IET internal friction distinguished cooling-rate damage with 2.5 times the sensitivity of elastic modulus. For terracotta, a 50 °C increase in firing temperature produced measurable property gains tied to reduced open porosity. The study demonstrated that a single IET measurement, capturing both modulus and damping in one tap, can verify heat treatment quality on the production floor. Ceramic manufacturers can use damping as an early warning for cooling-rate problems before mechanical failure occurs downstream.

Key takeaway: Internal friction measured by IET is 2.5 times more sensitive to cooling-rate damage than elastic modulus, making damping the critical parameter for verifying heat treatment quality in ceramic production.

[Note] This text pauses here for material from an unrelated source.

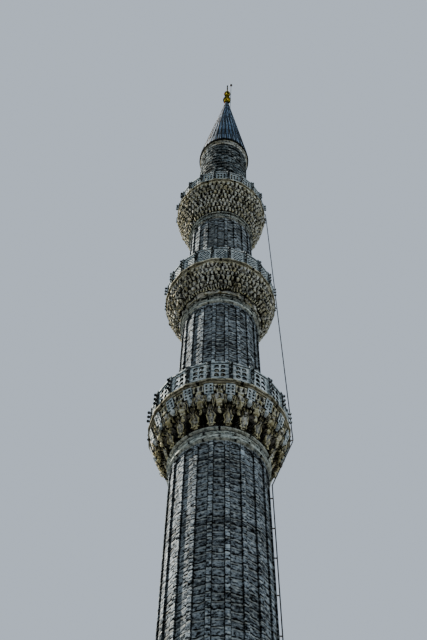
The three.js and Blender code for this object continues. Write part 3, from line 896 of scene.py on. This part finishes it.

Frequently Asked Questions

How does IET detect micro-cracks caused by fast cooling in ceramics?
IET measures internal friction (damping), which is 2.5 times more sensitive to cooling-rate damage than Young's modulus. Fast cooling through the quartz alpha-beta transformation at 573 degrees Celsius creates micro-cracks that increase damping while barely shifting the elastic modulus. A controlled cooling rate of 50 degrees Celsius per hour versus rapid air ventilation at 200 degrees Celsius per minute produces measurably different internal friction values.
Can IET distinguish between different ceramic firing conditions?
Yes. For porcelain stoneware, IET detected a 2.0% variation in Young's and shear moduli between fast-cooled and controlled-cooled specimens, and a 2.5-fold difference in internal friction. For terracotta, a 50 degree Celsius increase in firing temperature produced measurable increases in mechanical properties linked to decreased open porosity. Annealing at 700 degrees Celsius partially recovered the properties lost to fast cooling.
Why is internal friction more revealing than elastic modulus for ceramic quality control?
Elastic modulus reflects bulk stiffness and changes only slightly with micro-crack formation. Internal friction measures energy dissipation at crack interfaces during vibration. Micro-cracks from quartz transformation during fast cooling create friction surfaces that damp vibrations without reducing overall stiffness. IET captures both measurements in a single tap, giving ceramic producers a more complete picture of heat treatment quality.